Invoice financing is a product that can now integrate directly into your supply chain as a software add-on.
Eliminating payment gaps between the time an invoice is raised and the time customer payments come through, without disrupting existing processes, is critical for improving liquidity and accelerating growth. That’s where invoice financing software kicks in.
Software platforms like Waddle are focused on helping to bring liquidity to business supply chains. Waddle enables companies to pay their suppliers early by releasing capital tied up in unpaid invoices. Embedding invoice financing software in accounting apps is something that hasn’t before been seen in the Australian non-bank market, allowing dynamic credit limits that fluctuate in real-time with the cash flows of the business.
How does this type of software work?
By leveraging Application Programming Interface (API) technology, lenders like Waddle are able to automate the entire lending process. Business owners that use cloud accounting are able to link their online accounts to Waddle and opt-in for a two-way data exchange, automating every aspect of the financing.
The benefits of using cloud financing go way beyond the cost.
Business owners are now able to self-serve the application process and obtain an offer and access funding easily and quickly. Ongoing administration of the account is almost non-existent, thanks to the data-sharing between accounting and Waddle’s dedicated lending software. SMEs are able to invoice for a job or the delivery of products and draw down funds against these new invoices (assets) the instant they are raised. This gives them the liquidity they require on a day to day basis to pay suppliers, wages and expenses without performing any further processes outside of their normal accounting duties.
How does Waddle differ to others?
This type of lending software propels a business forward. Credit terms can be offered or extended due to the on-demand nature of the funding. Technically, these facilities operate as a revolving line of credit, able to be drawn down on, or re-paid as needed. If you compare this to a fixed-term loan which requires set repayments ( where business owners need to ensure they can meet certain obligations) it's a different 'ball game', - meaning that the capital that was previously being reserved for repayments, can now be used elsewhere.

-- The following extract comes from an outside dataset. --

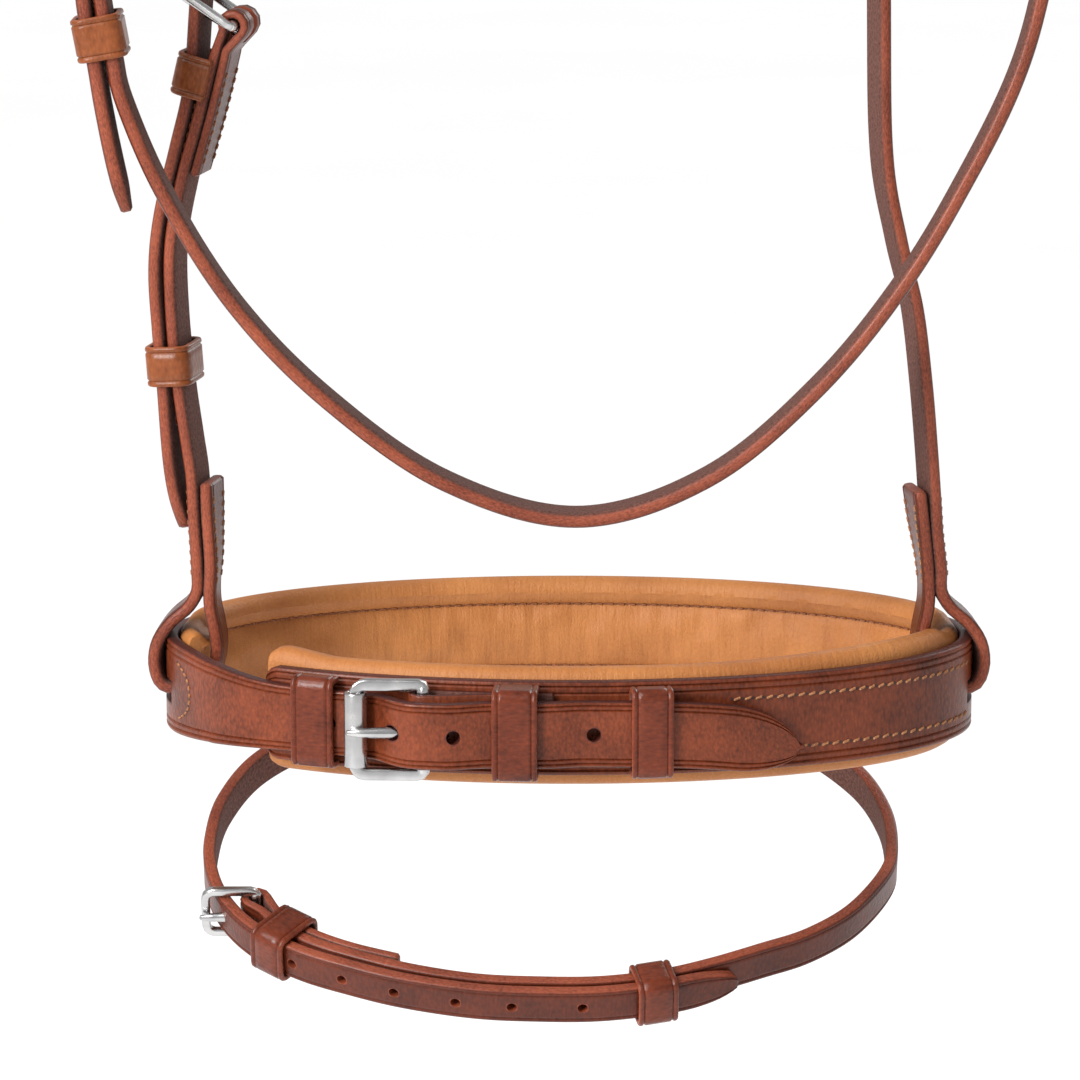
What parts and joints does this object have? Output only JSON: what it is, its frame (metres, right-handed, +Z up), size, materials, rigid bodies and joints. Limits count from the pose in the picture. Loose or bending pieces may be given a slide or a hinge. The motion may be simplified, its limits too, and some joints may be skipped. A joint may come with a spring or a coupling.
{
  "type": "bitless bridle",
  "caption": "Brown leather bitless bridle with a padded noseband, sewn cheek loops, throat lash and flash strap, hanging from its headpiece.",
  "frame": {"origin": "middle of the underside of the headpiece, where it rests on the poll or hangs on a bracket", "axes": "+Z up, +Y towards the front of the nose, -Y towards the chin, +X towards the plain cheek, -X towards the cheek with the buckles"},
  "size_m": [0.2528, 0.164, 0.5726],
  "materials": {
    "bridle_leather": "havana brown bridle leather, grain side waxed to a soft gloss, cut edges left orange-brown",
    "keeper_leather": "thinner golden brown leather, creased along both edges",
    "padding": "soft tan leather over foam, stitched in two rows",
    "buckle_steel": "satin"
  },
  "bodies": {
    "headpiece": {"headpiece": "bridle_leather", "browband": "bridle_leather"},
    "cheeks": {"right_cheek_strap": "bridle_leather", "left_cheek_strap": "bridle_leather", "left_cheek_billet": "bridle_leather", "cheek_keeper_fixed": "keeper_leather"},
    "cheek_frame": {"cheek_buckle_frame": "buckle_steel"},
    "cheek_tongue": {"cheek_buckle_tongue": "buckle_steel"},
    "cheek_keeper": {"cheek_keeper_running": "keeper_leather"},
    "throat": {"throat_lash": "bridle_leather", "throat_billet": "bridle_leather", "throat_keeper": "keeper_leather"},
    "throat_frame": {"throat_buckle_frame": "buckle_steel"},
    "throat_tongue": {"throat_buckle_tongue": "buckle_steel"},
    "noseband": {"noseband_strap": "bridle_leather", "noseband_padding": "padding", "noseband_chape": "bridle_leather", "noseband_keeper_1": "keeper_leather", "noseband_keeper_2": "keeper_leather", "flash_tab": "bridle_leather"},
    "noseband_frame": {"noseband_buckle_frame": "buckle_steel"},
    "noseband_tongue": {"noseband_buckle_tongue": "buckle_steel"},
    "noseband_roller": {"noseband_buckle_roller": "buckle_steel"},
    "noseband_keeper": {"noseband_keeper_running": "keeper_leather"},
    "flash": {"flash_sleeve": "bridle_leather", "flash_strap": "bridle_leather", "flash_keeper_fixed": "keeper_leather"},
    "flash_frame": {"flash_buckle_frame": "buckle_steel"},
    "flash_tongue": {"flash_buckle_tongue": "buckle_steel"},
    "flash_keeper": {"flash_keeper_running": "keeper_leather"}
  },
  "joints": [
    {"name": "cheek_swing", "type": "hinge", "parent": "headpiece", "child": "cheeks", "pos_m": [0, 0.0125, -0.12], "axis": [1, 0, 0], "range_deg": [-2, 20]},
    {"name": "throat_swing", "type": "hinge", "parent": "headpiece", "child": "throat", "pos_m": [0, -0.0125, -0.12], "axis": [1, 0, 0], "range_deg": [-33, 1]},
    {"name": "noseband_tilt", "type": "hinge", "parent": "cheeks", "child": "noseband", "pos_m": [0, 0.01899, -0.4916], "axis": [1, 0, 0], "range_deg": [-4, 4]},
    {"name": "flash_swing", "type": "hinge", "parent": "noseband", "child": "flash", "pos_m": [0, 0.08109, -0.5046], "axis": [1, 0, 0], "range_deg": [-15, 30]},
    {"name": "cheek_buckle_play", "type": "hinge", "parent": "cheeks", "child": "cheek_frame", "pos_m": [-0.08463, 0.01306, -0.31602], "axis": [-0.225, -0.9742, -0.017], "range_deg": [0, 3]},
    {"name": "cheek_tongue_play", "type": "hinge", "parent": "cheek_frame", "child": "cheek_tongue", "pos_m": [-0.08463, 0.01306, -0.31602], "axis": [-0.225, -0.9742, -0.017], "range_deg": [0, 3]},
    {"name": "throat_buckle_play", "type": "hinge", "parent": "throat", "child": "throat_frame", "pos_m": [-0.1116, -0.0125, -0.278], "axis": [0, -1, 0], "range_deg": [0, 3]},
    {"name": "throat_tongue_play", "type": "hinge", "parent": "throat_frame", "child": "throat_tongue", "pos_m": [-0.1116, -0.0125, -0.278], "axis": [0, -1, 0], "range_deg": [0, 3]},
    {"name": "noseband_buckle_play", "type": "hinge", "parent": "noseband", "child": "noseband_frame", "pos_m": [-0.03723, -0.03612, -0.49], "axis": [0, 0, 1], "range_deg": [0, 3]},
    {"name": "noseband_tongue_play", "type": "hinge", "parent": "noseband_frame", "child": "noseband_tongue", "pos_m": [-0.03723, -0.03612, -0.49], "axis": [0, 0, 1], "range_deg": [0, 3]},
    {"name": "roller_spin", "type": "hinge", "parent": "noseband_frame", "child": "noseband_roller", "pos_m": [-0.05442, -0.03545, -0.49], "axis": [0, 0, 1], "continuous": true},
    {"name": "cheek_keeper_slide", "type": "slide", "parent": "cheeks", "child": "cheek_keeper", "axis": [0.0686, 0.0016, -0.9976], "range_m": [-0.01, 0.01]},
    {"name": "noseband_keeper_slide", "type": "hinge", "parent": "noseband", "child": "noseband_keeper", "pos_m": [0.0006, 0.15899, -0.49], "axis": [0, 0, 1], "range_deg": [-2.5, 3]},
    {"name": "flash_buckle_play", "type": "hinge", "parent": "flash", "child": "flash_frame", "pos_m": [-0.0822, -0.00122, -0.54804], "axis": [0, -0.3746, 0.9272], "range_deg": [0, 3]},
    {"name": "flash_tongue_play", "type": "hinge", "parent": "flash_frame", "child": "flash_tongue", "pos_m": [-0.0822, -0.00122, -0.54804], "axis": [0, -0.3746, 0.9272], "range_deg": [0, 3]},
    {"name": "flash_keeper_slide", "type": "hinge", "parent": "flash", "child": "flash_keeper", "pos_m": [-0.0018, 0.053, -0.5261], "axis": [0, 0.3746, -0.9272], "range_deg": [-3, 3]}
  ]
}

SMEs that use an invoice financing product are now able to draw down funds without needing to make repayments, as credit lines are being replenished as customer payments arrive (unless the SME wishes to make direct repayments to reduce interest charges). This can be useful in any number of scenarios. Take for example an importer, that only needs funding for a week or two until stock arrives. They’ll be able to draw funds and repay them as soon as stock is invoiced to customers. Another example could be a retailer looking to take advantage of a supplier discount. Invoice financing would allow that the retailer to take delivery, invoice customers and repay funds without being tied into a fixed repayment schedule.
What's the real cost benefit?
Growing SMEs require constant, steady access to credit lines, to free up their revenue-generating potential. Cloud accounting offers a vast array of software add-ons, including tools for inventory, Point Of Sale, payments and cash flow management. Lending is now part of that ecosystem for SMEs, spelling good news for businesses looking to grow.